Task instructions | Print exactly the part opening with the line containing "revolve(seal, axis=neck_axis)" and closing with the line containing "bpy.context.scene.collection.objects.link(empty)", with both of those lines included.
····················
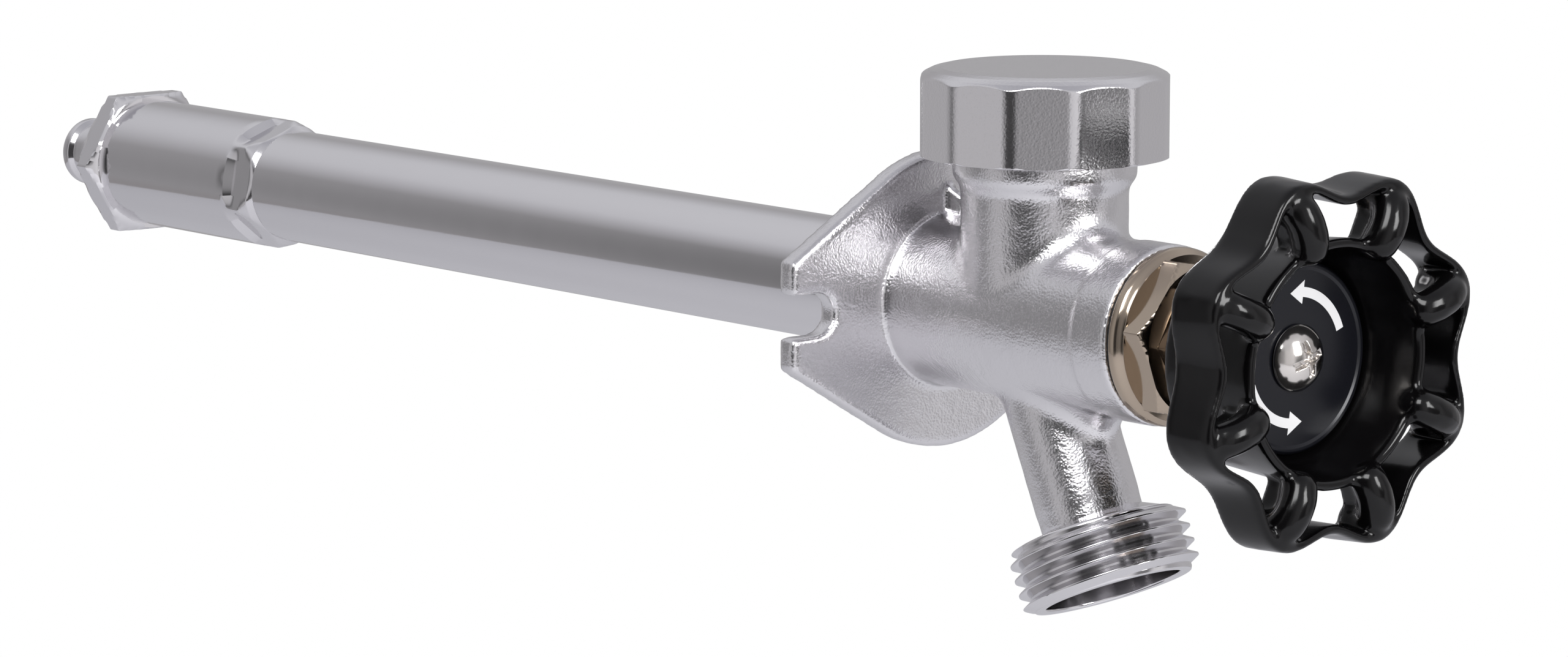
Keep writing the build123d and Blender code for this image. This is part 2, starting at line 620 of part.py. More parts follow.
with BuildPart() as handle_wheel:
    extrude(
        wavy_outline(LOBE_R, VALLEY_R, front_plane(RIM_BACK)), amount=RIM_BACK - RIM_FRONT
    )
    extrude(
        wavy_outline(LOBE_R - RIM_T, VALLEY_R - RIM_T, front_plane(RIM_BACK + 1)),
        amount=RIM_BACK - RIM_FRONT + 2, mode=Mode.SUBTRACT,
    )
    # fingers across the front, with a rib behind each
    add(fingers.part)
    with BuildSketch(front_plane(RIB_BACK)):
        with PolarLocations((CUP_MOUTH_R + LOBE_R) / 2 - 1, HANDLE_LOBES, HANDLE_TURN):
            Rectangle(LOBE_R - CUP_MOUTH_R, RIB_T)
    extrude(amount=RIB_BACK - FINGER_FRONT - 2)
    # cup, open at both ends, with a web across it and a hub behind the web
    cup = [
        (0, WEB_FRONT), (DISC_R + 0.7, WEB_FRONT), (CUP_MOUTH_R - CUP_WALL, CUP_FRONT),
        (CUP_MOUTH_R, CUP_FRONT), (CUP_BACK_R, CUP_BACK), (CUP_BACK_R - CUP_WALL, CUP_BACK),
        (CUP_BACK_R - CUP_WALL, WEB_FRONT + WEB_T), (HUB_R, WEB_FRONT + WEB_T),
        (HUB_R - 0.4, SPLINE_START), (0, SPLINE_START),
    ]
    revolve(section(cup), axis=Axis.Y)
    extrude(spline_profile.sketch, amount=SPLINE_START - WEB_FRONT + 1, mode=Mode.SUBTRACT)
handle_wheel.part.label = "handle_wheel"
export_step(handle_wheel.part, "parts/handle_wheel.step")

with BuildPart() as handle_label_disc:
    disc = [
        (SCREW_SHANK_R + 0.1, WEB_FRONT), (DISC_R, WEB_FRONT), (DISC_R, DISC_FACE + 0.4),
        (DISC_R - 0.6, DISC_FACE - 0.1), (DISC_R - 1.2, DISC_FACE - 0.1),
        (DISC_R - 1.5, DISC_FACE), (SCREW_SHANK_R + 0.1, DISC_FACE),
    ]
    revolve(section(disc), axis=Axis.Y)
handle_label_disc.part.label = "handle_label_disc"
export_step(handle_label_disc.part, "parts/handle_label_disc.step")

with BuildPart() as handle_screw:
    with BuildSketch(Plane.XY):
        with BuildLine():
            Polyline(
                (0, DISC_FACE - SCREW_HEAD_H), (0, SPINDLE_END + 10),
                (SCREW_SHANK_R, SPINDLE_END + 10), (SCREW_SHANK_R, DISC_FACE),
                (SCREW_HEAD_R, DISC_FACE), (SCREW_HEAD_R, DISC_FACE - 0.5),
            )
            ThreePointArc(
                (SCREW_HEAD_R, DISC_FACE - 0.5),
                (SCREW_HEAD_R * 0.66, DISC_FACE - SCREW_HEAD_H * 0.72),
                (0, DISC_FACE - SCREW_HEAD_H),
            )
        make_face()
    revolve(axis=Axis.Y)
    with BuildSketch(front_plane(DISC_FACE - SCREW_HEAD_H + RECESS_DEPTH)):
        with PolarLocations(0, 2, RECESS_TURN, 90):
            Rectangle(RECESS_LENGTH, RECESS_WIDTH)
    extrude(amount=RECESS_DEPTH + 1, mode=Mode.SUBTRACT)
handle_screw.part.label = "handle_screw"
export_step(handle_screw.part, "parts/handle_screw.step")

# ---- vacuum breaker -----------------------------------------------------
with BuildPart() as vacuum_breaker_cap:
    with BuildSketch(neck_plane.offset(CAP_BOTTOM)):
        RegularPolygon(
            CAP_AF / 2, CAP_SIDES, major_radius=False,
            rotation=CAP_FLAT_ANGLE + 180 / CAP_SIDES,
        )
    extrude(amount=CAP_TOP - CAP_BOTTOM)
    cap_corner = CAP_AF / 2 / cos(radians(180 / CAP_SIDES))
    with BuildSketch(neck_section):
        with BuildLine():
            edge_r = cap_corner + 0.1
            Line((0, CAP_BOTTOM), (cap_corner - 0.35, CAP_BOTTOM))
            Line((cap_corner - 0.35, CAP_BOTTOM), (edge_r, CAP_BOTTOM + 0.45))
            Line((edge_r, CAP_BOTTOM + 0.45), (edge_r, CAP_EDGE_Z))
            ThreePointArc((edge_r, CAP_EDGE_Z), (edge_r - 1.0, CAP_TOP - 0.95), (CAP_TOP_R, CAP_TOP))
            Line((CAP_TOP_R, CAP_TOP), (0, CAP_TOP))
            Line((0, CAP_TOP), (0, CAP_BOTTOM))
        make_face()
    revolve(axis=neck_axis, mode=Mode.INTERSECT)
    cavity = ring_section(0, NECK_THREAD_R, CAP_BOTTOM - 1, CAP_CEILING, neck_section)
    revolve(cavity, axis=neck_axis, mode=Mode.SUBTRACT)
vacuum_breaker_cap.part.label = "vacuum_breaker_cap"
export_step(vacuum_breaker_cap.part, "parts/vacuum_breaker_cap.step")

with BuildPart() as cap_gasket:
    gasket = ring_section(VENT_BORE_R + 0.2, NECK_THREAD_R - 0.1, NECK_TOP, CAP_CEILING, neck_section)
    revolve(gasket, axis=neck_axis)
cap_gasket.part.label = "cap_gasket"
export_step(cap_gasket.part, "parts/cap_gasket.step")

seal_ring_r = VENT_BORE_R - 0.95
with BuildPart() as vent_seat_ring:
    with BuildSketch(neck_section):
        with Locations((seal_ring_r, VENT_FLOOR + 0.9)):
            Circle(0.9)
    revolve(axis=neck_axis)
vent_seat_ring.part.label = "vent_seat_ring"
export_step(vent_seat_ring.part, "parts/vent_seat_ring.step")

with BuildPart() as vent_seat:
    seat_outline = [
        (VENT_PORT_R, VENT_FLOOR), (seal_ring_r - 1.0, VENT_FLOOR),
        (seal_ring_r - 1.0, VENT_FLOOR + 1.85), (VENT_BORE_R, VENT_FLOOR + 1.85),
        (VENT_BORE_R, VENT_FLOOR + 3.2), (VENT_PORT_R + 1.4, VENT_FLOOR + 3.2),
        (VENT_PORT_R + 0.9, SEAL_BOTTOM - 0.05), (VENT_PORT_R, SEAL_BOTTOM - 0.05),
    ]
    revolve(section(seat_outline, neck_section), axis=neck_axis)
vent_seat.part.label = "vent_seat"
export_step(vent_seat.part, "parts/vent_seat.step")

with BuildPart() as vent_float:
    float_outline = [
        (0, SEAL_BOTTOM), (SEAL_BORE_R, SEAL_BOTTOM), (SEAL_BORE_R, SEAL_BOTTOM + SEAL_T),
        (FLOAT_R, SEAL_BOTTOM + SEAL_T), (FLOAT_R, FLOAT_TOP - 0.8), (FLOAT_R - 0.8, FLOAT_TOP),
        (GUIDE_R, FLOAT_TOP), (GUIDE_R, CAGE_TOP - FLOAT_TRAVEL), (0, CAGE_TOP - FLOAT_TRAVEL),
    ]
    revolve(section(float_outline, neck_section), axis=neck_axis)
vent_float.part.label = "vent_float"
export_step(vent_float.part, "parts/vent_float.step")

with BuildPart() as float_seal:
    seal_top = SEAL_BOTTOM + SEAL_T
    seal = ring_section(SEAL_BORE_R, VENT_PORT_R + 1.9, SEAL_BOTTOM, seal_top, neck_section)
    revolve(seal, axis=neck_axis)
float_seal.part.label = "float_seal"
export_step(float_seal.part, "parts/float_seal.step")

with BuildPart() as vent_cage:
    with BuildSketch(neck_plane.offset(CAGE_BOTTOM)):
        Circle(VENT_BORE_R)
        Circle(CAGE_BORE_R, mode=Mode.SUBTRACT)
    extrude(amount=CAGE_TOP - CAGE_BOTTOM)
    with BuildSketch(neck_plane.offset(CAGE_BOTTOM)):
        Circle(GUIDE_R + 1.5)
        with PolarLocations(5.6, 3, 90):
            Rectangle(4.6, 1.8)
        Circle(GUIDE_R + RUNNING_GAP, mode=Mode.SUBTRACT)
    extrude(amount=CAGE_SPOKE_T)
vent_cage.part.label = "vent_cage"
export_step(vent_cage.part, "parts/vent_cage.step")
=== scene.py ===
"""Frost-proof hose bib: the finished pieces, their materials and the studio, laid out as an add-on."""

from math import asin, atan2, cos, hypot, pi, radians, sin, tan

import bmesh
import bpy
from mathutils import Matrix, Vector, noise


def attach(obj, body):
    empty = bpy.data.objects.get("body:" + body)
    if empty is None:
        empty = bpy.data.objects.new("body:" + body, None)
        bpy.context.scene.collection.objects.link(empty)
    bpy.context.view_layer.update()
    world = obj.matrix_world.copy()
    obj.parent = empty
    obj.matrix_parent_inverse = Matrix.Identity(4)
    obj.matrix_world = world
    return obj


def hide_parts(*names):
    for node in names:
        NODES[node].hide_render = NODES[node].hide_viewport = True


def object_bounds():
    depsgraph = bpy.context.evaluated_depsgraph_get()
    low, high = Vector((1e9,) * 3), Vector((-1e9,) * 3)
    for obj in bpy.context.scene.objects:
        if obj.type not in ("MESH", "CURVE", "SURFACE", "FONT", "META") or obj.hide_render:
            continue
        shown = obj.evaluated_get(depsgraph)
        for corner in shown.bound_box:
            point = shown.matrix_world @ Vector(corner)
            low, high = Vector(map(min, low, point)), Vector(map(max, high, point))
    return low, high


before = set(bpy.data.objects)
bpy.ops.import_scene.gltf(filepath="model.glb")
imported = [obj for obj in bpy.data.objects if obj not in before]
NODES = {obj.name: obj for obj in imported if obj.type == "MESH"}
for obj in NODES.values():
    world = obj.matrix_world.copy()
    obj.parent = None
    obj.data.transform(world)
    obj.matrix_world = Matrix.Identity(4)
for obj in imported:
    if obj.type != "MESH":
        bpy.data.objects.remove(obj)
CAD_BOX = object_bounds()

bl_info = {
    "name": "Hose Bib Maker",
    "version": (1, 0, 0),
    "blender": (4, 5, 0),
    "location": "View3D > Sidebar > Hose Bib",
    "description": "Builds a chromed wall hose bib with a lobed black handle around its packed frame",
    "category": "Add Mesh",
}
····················
Completed exercise |
    revolve(seal, axis=neck_axis)
float_seal.part.label = "float_seal"
export_step(float_seal.part, "parts/float_seal.step")

with BuildPart() as vent_cage:
    with BuildSketch(neck_plane.offset(CAGE_BOTTOM)):
        Circle(VENT_BORE_R)
        Circle(CAGE_BORE_R, mode=Mode.SUBTRACT)
    extrude(amount=CAGE_TOP - CAGE_BOTTOM)
    with BuildSketch(neck_plane.offset(CAGE_BOTTOM)):
        Circle(GUIDE_R + 1.5)
        with PolarLocations(5.6, 3, 90):
            Rectangle(4.6, 1.8)
        Circle(GUIDE_R + RUNNING_GAP, mode=Mode.SUBTRACT)
    extrude(amount=CAGE_SPOKE_T)
vent_cage.part.label = "vent_cage"
export_step(vent_cage.part, "parts/vent_cage.step")
=== scene.py ===
"""Frost-proof hose bib: the finished pieces, their materials and the studio, laid out as an add-on."""

from math import asin, atan2, cos, hypot, pi, radians, sin, tan

import bmesh
import bpy
from mathutils import Matrix, Vector, noise


def attach(obj, body):
    empty = bpy.data.objects.get("body:" + body)
    if empty is None:
        empty = bpy.data.objects.new("body:" + body, None)
        bpy.context.scene.collection.objects.link(empty)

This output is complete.